Ike: Viele Jugendliche tun mir leid. Welchen Weg ein Kind geht, hängt meist davon ab, welchen Weg seine Eltern gegangen sind, außer sie haben Beziehungen zu Einheimischen, die ihnen andere Türen öffnen. Viele migrantische Eltern fördern ihre Kinder nicht, weil sie zu wenig Zeit haben. Das Problem ist auch, dass viele Jugendliche nicht den richtigen Beruf wählen können, weil es Druck von zu Hause gibt. Die Eltern haben bestimmte Bilder im Kopf, welchen Beruf ihre Kinder erlernen sollten, fragen aber nicht, was das Kind selbst will. Außerdem – ich weiß nicht, ob sich das inzwischen geändert hat – stellt meiner Erfahrung nach allein der Name oft ein Hindernis dar, wenn es darum geht, in eine Schule aufgenommen zu werden oder einen Job zu bekommen Und dann haben die Jugendlichen Probleme, daheim verstanden zu werden. Sie haben einen doppelten Konflikt, den mit den Eltern und den mit der Gesellschaft. Sie haben es nicht leicht.
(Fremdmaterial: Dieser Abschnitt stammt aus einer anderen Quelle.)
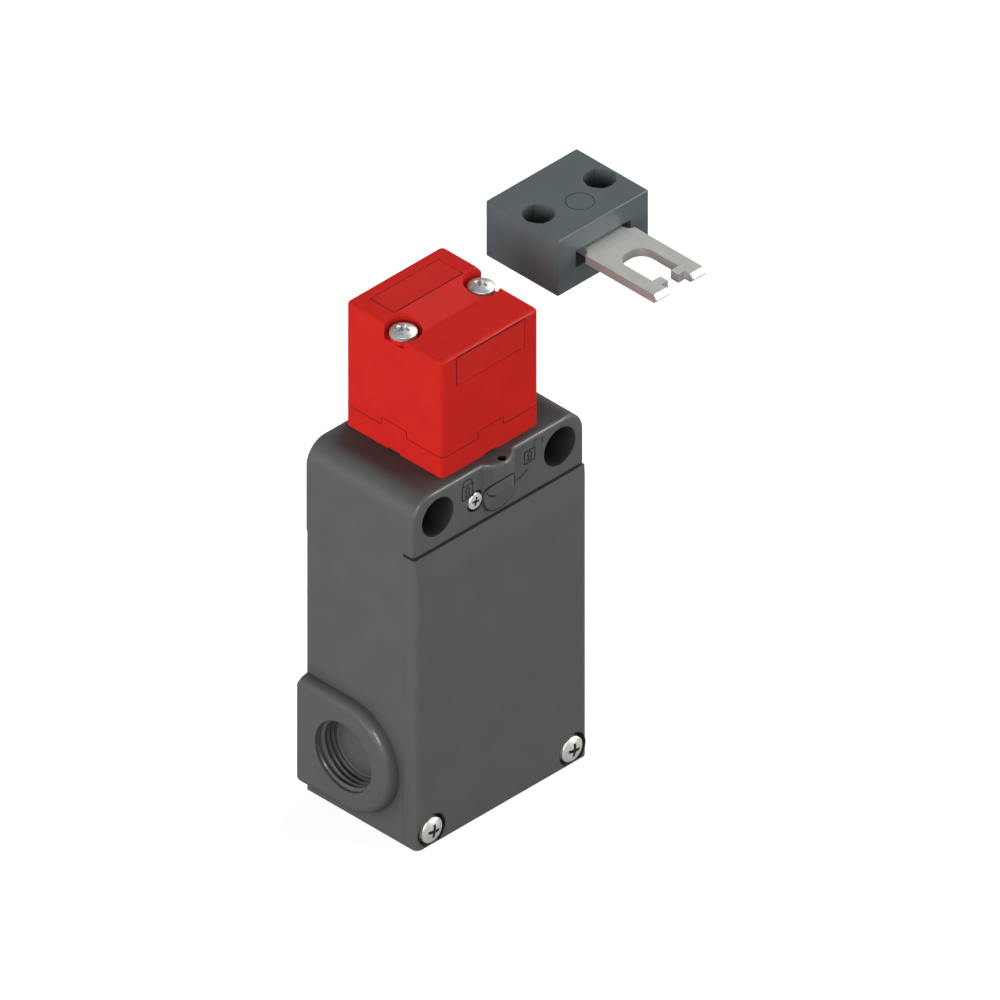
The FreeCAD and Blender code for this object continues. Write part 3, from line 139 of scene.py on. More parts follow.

TT: Früher wurde viel über Integrationsunwilligkeit gesprochen, heutzutage wird weniger darüber geredet. Hast du das auch so wahrgenommen?

Ike: Ich denke nicht, dass es weniger geworden ist. Die Neos in Wien schreien die ganze Zeit, es gibt so viele Probleme in der Schule, wir haben zu viele Migrantenkinder. Man redet über die Reduzierung des strafbaren Alters, als ob das die Probleme lösen würde. Die Medien greifen das sofort auf und stellen die Migranten als gewalttätig dar. Das ist immer noch aktuell. Ich bin seit 1990 in Österreich. Schon damals hat es geheißen, die Ausländer integrieren sich nicht. Darüber reden sie noch immer, nur mit anderen Worten. Heute wird über Werte geredet, aber es geht um dasselbe.

TT: Was würdest du den Mitgliedern deiner Community empfehlen, damit ihre Anliegen wahrgenommen werden?

Ike: Die Frage lautet: Welche Community ist meine? Es ist die Gesellschaft, in der ich lebe. Aber wenn ich in die afrikanischen Communities gehe, oder in die schwarze Community, empfehle ich den Leuten: Geht hinaus und beteiligt euch an der Gesellschaft, in der ihr lebt, ob in der Kirche, in der Gemeinde oder bei der Feuerwehr. Nur wer Teil der Gesellschaft ist, hat die Möglichkeit, seine Anliegen zu äußern und zu sagen, wie er genannt werden möchte. Sonst bleibt er in den Augen der Mehrheit ein Ausländer, ein Schwarzer, ein Unbekannter.